The Widow Of The Sun-King Unfurls A Logbook Of Woes: Priscilla’s New Memoir Threatens To Capsize The Graceland Galleon!
Avast, ye salt-crusted scoundrels and rum-soaked scribblers! Gather ‘round the mizzenmast, for a message in a bottle has drifted into the harbor of Port Hollywood, and its contents are more volatile than a keg of damp gunpowder. The Lady Priscilla, Dowager Queen of the Gilded Estate of Memphis, has announced she is scribbling a new memoir—a logbook of the 'difficult times' she endured while tethered to the most legendary privateer to ever sail the charts of Rock and Roll: The Pelvis himself, Elvis Presley.
For years, we lubbers have toasted to the King’s health as if he were Neptune incarnate, but Priscilla’s upcoming parchment threatens to reveal that life aboard the HMS Graceland wasn't all velvet waistcoats and golden fried sandwiches. Nay, she speaks of tempests in the tea-room and doldrums that would drive a man to drink his own bathwater. Rumor has it the Lady will detail the isolation of being locked in a gilded cage while her Captain was out pillaging the charts and shaking his barnacle-encrusted hips for every wench from Tortuga to Tennessee. It seems the 'King's Ransom' of fame came with a heavy tax of loneliness and scurvy of the soul.

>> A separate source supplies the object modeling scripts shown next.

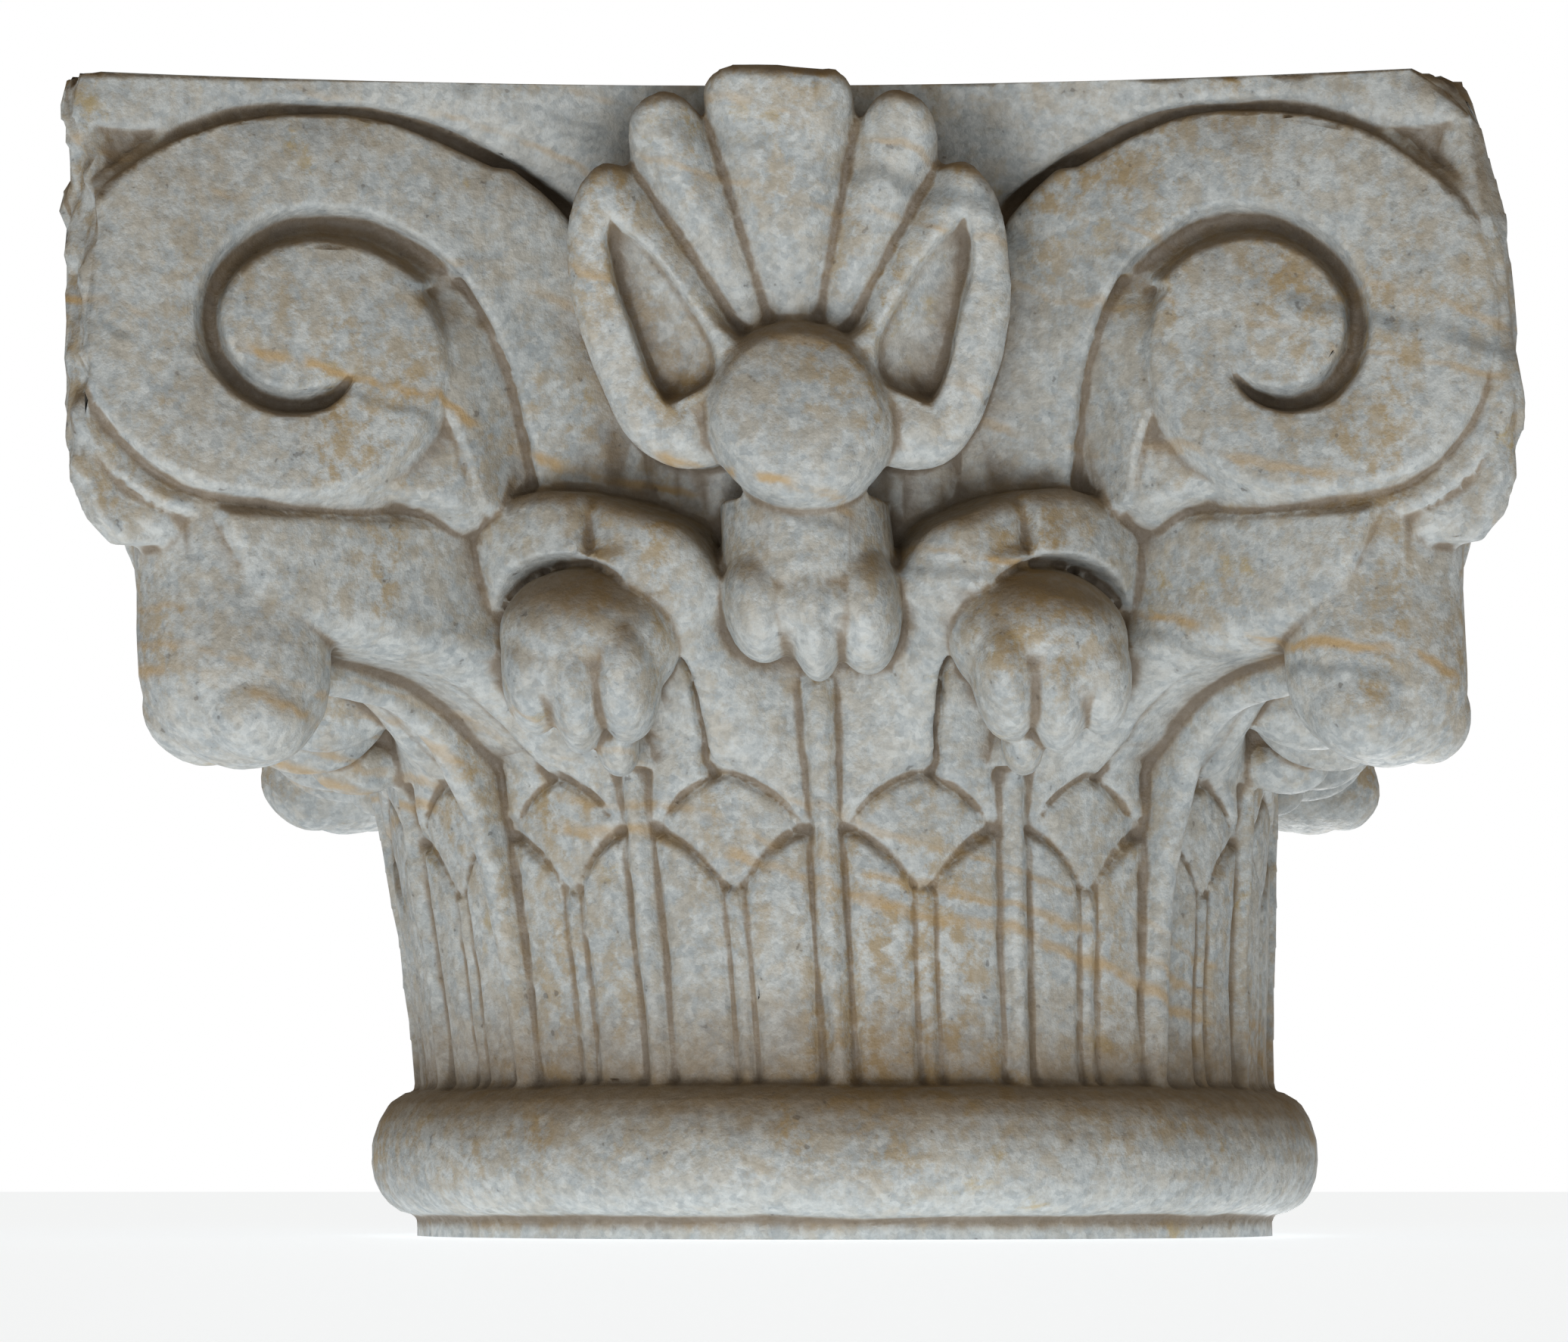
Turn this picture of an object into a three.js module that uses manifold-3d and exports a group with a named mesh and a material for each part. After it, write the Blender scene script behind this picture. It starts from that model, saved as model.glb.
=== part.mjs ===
// A corinthian capital carved from one block of marble, in millimetres, with +Z up.
// The origin is the centre of the round bed that stands on the column shaft. The front face looks along -Y.
// A point on a face is given as x to the right, q outwards from the axis and z upwards.
import * as THREE from 'three';
import { mergeVertices } from 'three/addons/utils/BufferGeometryUtils.js';
import Module from 'manifold-3d';

const wasm = await Module();
wasm.setup();

// The block and its beds
const height = 450;
const bedRadius = 181;
const filletHeight = 9;
const torusRadius = 200.6;
const torusTop = 61;
const neckRadius = 172;
const lipRadius = 222;
const abacusHalfWidth = 274;
const abacusMiddle = 236;
const abacusArris = 12;
const abacusDepth = 44;
const abacusCove = 15;
const abacusFoot = 24;
const bellInSlab = 20;
const lean = 0.059;

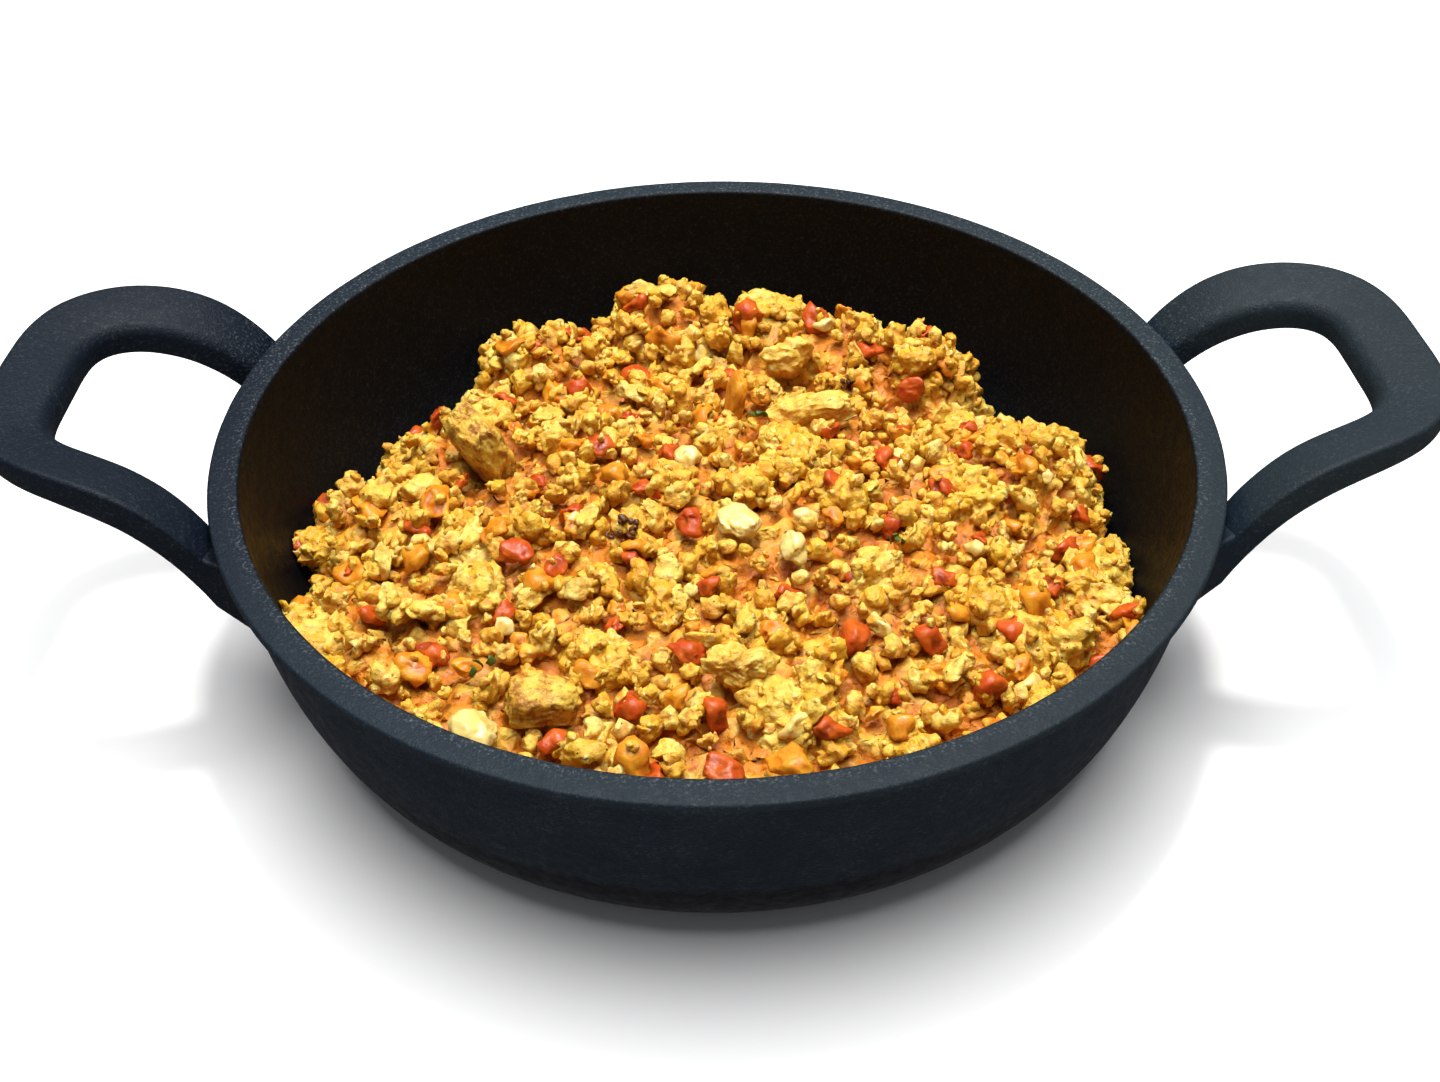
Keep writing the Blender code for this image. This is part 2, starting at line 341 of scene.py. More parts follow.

This news has sent a shiver through the fleet, for if the legacy of the King is tarnished, the very economy of our high seas may collapse! 'If the Lady Priscilla admits the King was a mere mortal with a penchant for mood swings and erratic navigation, the price of Elvis-stamped doubloons will drop faster than an anchor in a trench,' warned the Duke of Hollywood Docks, Lord Sterling-Silver, while clutching his pearls and a bottle of vintage Bordeaux. The quartermasters of the memorabilia trade are already sweating through their lace collars, fearing a mutiny among the fans who have worshipped at the altar of the Sun-King for decades.
My own crew is divided on the matter. 'The Pelvis was a kraken of a man, a force of nature that no one woman could steer!' shouted Boatswain 'Blind' Barnaby during our morning grog ration. 'If she wants to tell of the storms, let her! Every sea has its monsters, even the Sea of Love.' However, the ship's cook, a man who claims to have once flipped a burger for the King in '56, disagrees. 'Tis treason! To speak ill of the Captain when he’s already been buried in the deep for forty-odd years? She’s just lookin’ to refill her coffers with new loot, she is!'
Make no mistake, me hearties: this memoir is no mere romantic shanty. It is a tactical strike against the mythos of the crown. As the Lady Priscilla prepares to unfurl her sails and navigate the rocky shoals of public opinion, we must ask ourselves what remains when the gold paint is scraped off the idol. Will we find a man, or just a pile of damp jumpsuits? Either way, keep your cutlasses sharpened and your ears to the wind. If this book causes a swell in the social tides, we might all find ourselves shipwrecked on the Island of Harsh Reality. Captain Iron Ink says: Read it if ye dare, but keep one hand on your coin purse and the other on the rigging!